Workers walk between container houses on the Turkish-Syrian border in the southeastern city of Kilis, Turkey, February 2012. (file photo)
Workers walk between container houses on the Turkish-Syrian border in the southeastern city of Kilis, Turkey, February 2012. (file photo)
Dorian Jones

Ankara has reacted angrily to an incident Monday in which Syrians were shot while seeking refuge in Turkey, with the Turkish Foreign Ministry spokesman warning that "necessary steps" will be taken if such incidents are repeated. The incident comes as Syrian forces intensify their crackdown on the opposition ahead of Tuesday's United Nations cease-fire deadline.

The Turkish government strongly condemned Monday's incident, accusing the Syrian military of firing on Syrian refugees after they crossed over into Turkey. The incident occurred at the Kilis refugee camp on the Syrian border. Turkish Foreign Ministry spokesman Selcuk Unal says it was an unprovoked attack.

"Some Syrian civilians were trying to enter the Turkish border, [when] some of them were wounded and shots were fired at them. Two of those injured have died after entering Turkey.
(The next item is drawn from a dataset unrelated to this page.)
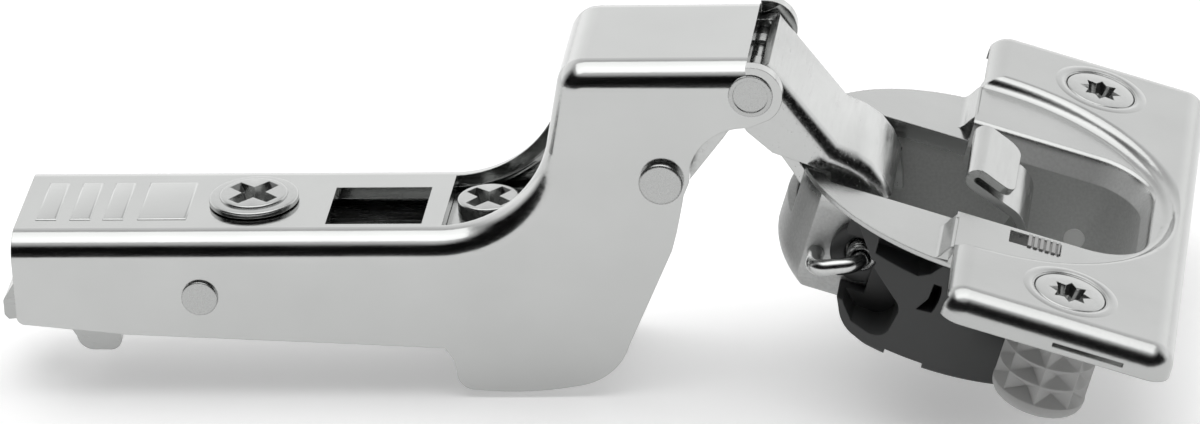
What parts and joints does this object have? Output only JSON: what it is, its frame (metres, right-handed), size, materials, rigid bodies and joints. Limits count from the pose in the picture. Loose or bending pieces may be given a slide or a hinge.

And two of the Syrian nationals who were inhabitants of the camp in Kilis were wounded. One police offer and a Turkish female translator working in the camp were also slightly injured," Unal said.

The Syrian charge d'affaires was summoned to the Turkish Foreign Ministry to receive a formal complaint. Ankara is becoming increasingly alarmed over the deepening Syrian conflict and the growing numbers of Syrian refugees fleeing into Turkey. Observers expect Monday's shootings to add to that sense of alarm. Foreign Ministry spokesman Unal says Damascus has been warned there can be no repeat of such events.
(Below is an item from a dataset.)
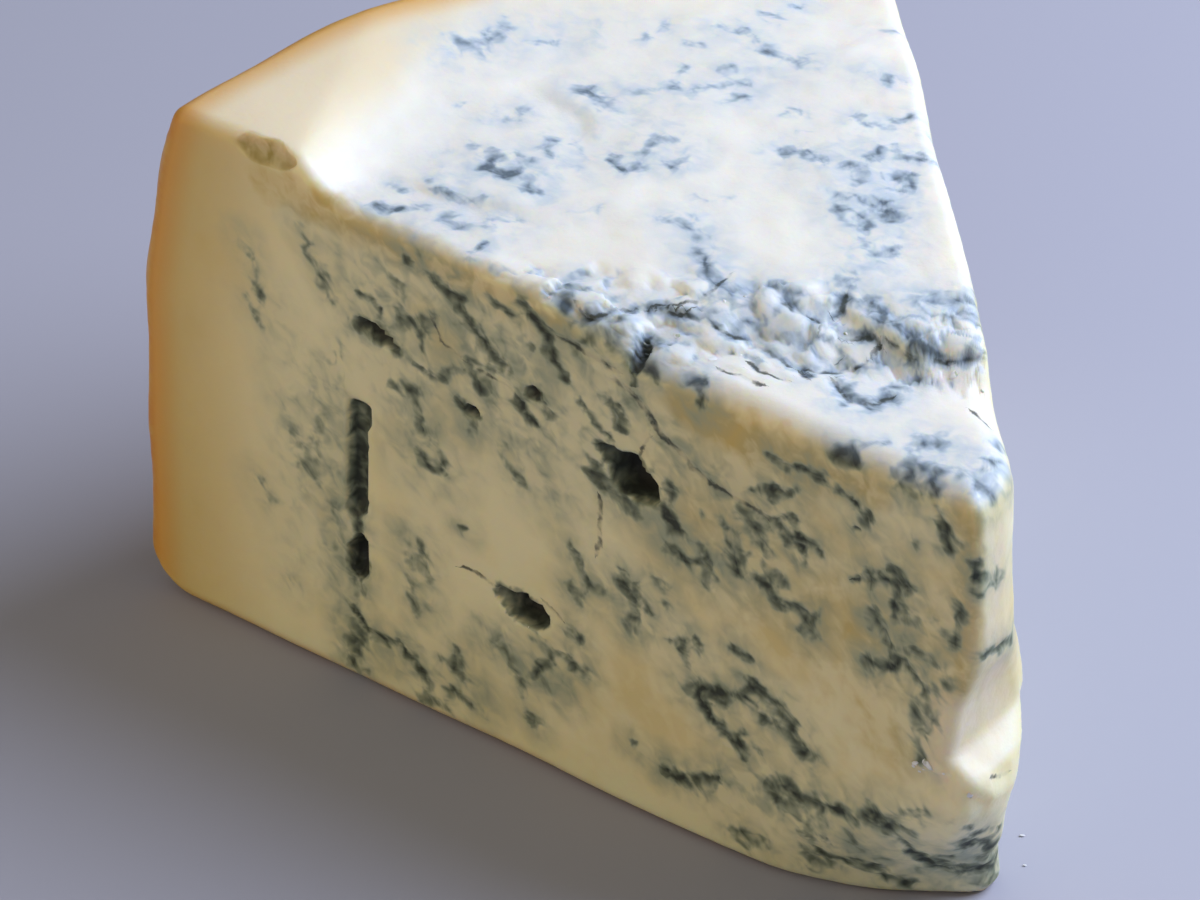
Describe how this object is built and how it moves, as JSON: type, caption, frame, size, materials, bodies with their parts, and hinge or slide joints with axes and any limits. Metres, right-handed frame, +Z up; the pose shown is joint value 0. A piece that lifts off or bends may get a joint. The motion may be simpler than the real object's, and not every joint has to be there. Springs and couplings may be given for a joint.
{
  "type": "gorgonzola cheese wedge",
  "caption": "Wedge of blue-veined soft cheese with a thin orange rind at its back, a torn top and a blunt tip, resting on its flat underside.",
  "frame": {"origin": "on the surface the wedge rests on, under the middle of its bounding box", "axes": "+Z up, +Y from the tip to the rind, +X to the right as seen from the tip"},
  "size_m": [0.1248, 0.1482, 0.0889],
  "materials": {
    "paste": "ivory soft cheese paste, moist, marbled with blue-green mould, with a tan to orange rind at the back"
  },
  "bodies": {
    "root": {"gorgonzola_wedge": "paste"}
  },
  "joints": []
}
"All the Syrian nationals or who've escaped from the persecution from Syria are under Turkey's full protection, and if these affairs are repeated, we will take necessary measures," Unal said.
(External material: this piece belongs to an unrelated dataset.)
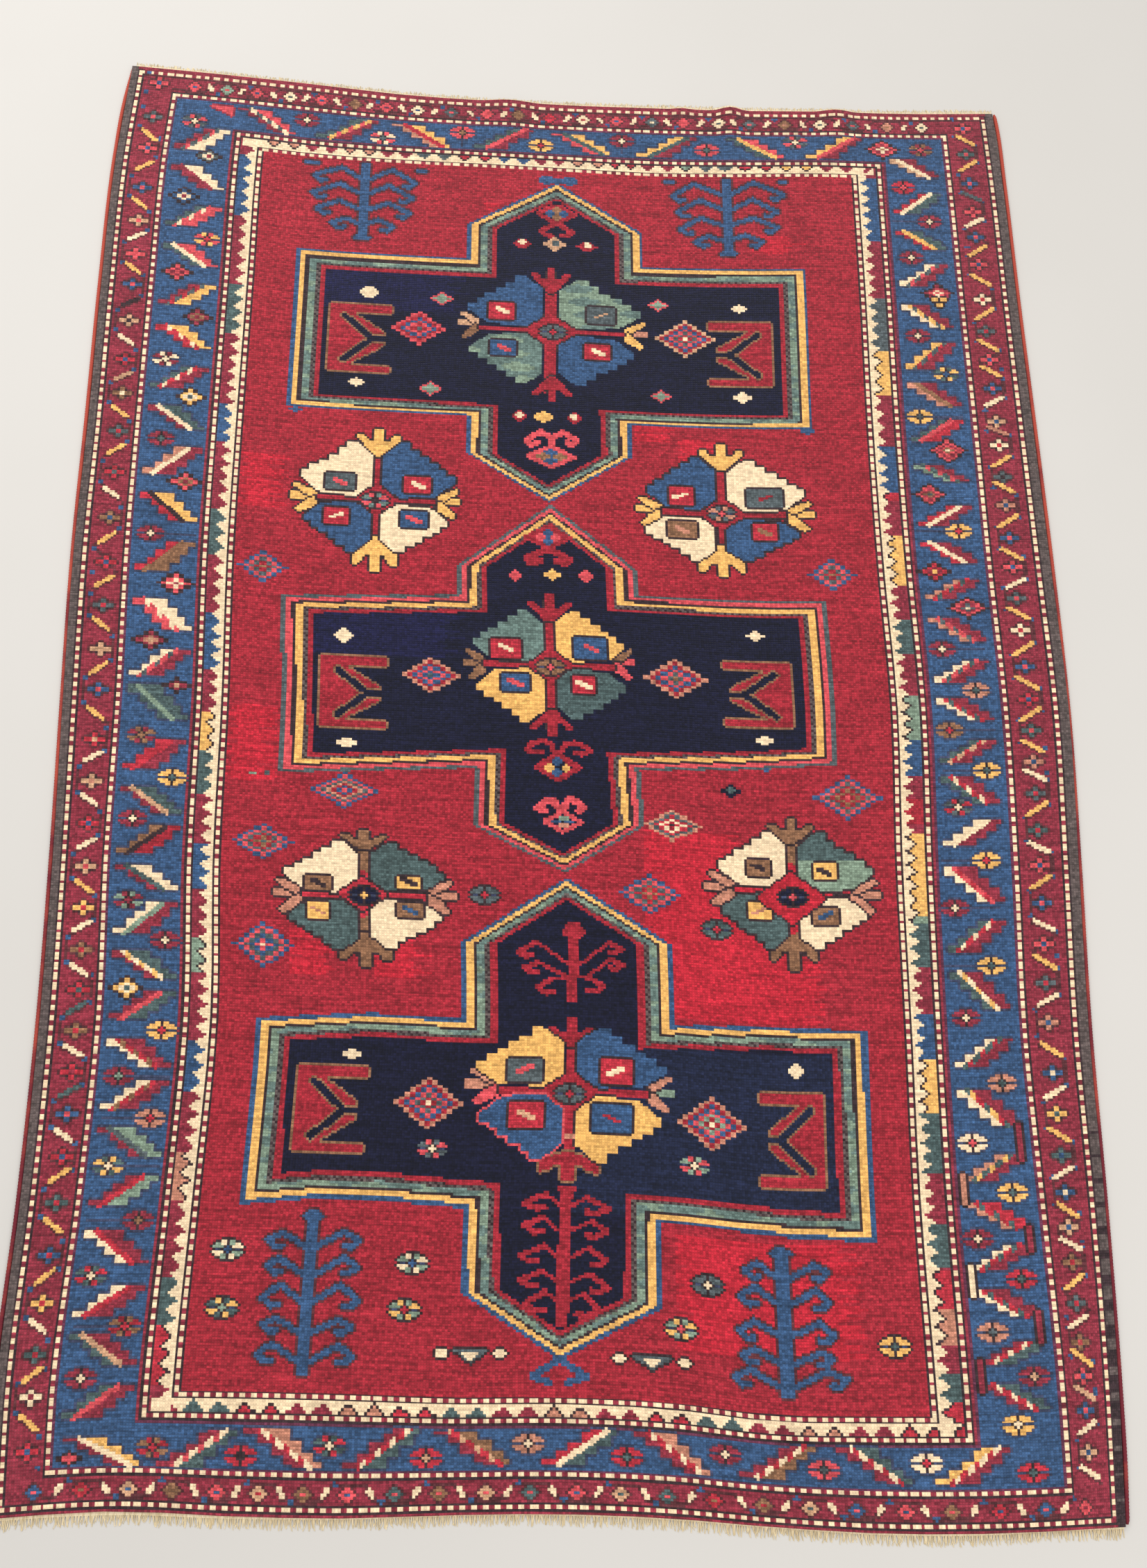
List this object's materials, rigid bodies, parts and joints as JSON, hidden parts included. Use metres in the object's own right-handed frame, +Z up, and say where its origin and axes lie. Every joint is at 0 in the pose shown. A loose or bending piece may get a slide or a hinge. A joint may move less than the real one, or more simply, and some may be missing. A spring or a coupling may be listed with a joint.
{
  "type": "kazak rug",
  "caption": "Hand-knotted wool area rug lying flat, with overcast side cords and a short warp fringe at both ends.",
  "frame": {"origin": "on the floor, under the middle of the whole outline with its fringes", "axes": "+X across the rug to the picture's right, +Y along its length to the picture's top end, +Z up out of the pile"},
  "size_m": [1.6312, 2.4076, 0.0153],
  "materials": {
    "knotted_wool": "matt cut pile",
    "overcast_wool": "matt wrapped yarn",
    "warp_wool": "matt spun yarn"
  },
  "bodies": {
    "root": {"rug": "knotted_wool", "side_cord_left": "overcast_wool", "side_cord_right": "overcast_wool", "fringe_top": "warp_wool", "fringe_bottom": "warp_wool"}
  },
  "joints": []
}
Unal refused to say what those necessary measures might be. But Turkish Prime Minister Recep Tayyip Erdogan warned last month that if the crisis in Syria continues, his government is considering creating a safe haven in Syria for refugees from the conflict. Unal said that option remains on the table.

"No announcement has been released on that issue so far. That is one of the options we have been considering," Unal said.

Last week, Prime Minister Erdogan warned his country is prepared to take steps against Damascus if the current United Nations efforts to resolve the conflict fail. According to Turkish observers, that seems increasingly likely. Instead of winding down their operations in compliance with Tuesday's U.N. cease-fire deadline, Syrian security forces have escalated their crackdown. Damascus has also made last-minute demands for the Syrian rebels to lay down their weapons before Syrian security forces withdraw. The rebels have rejected that demand.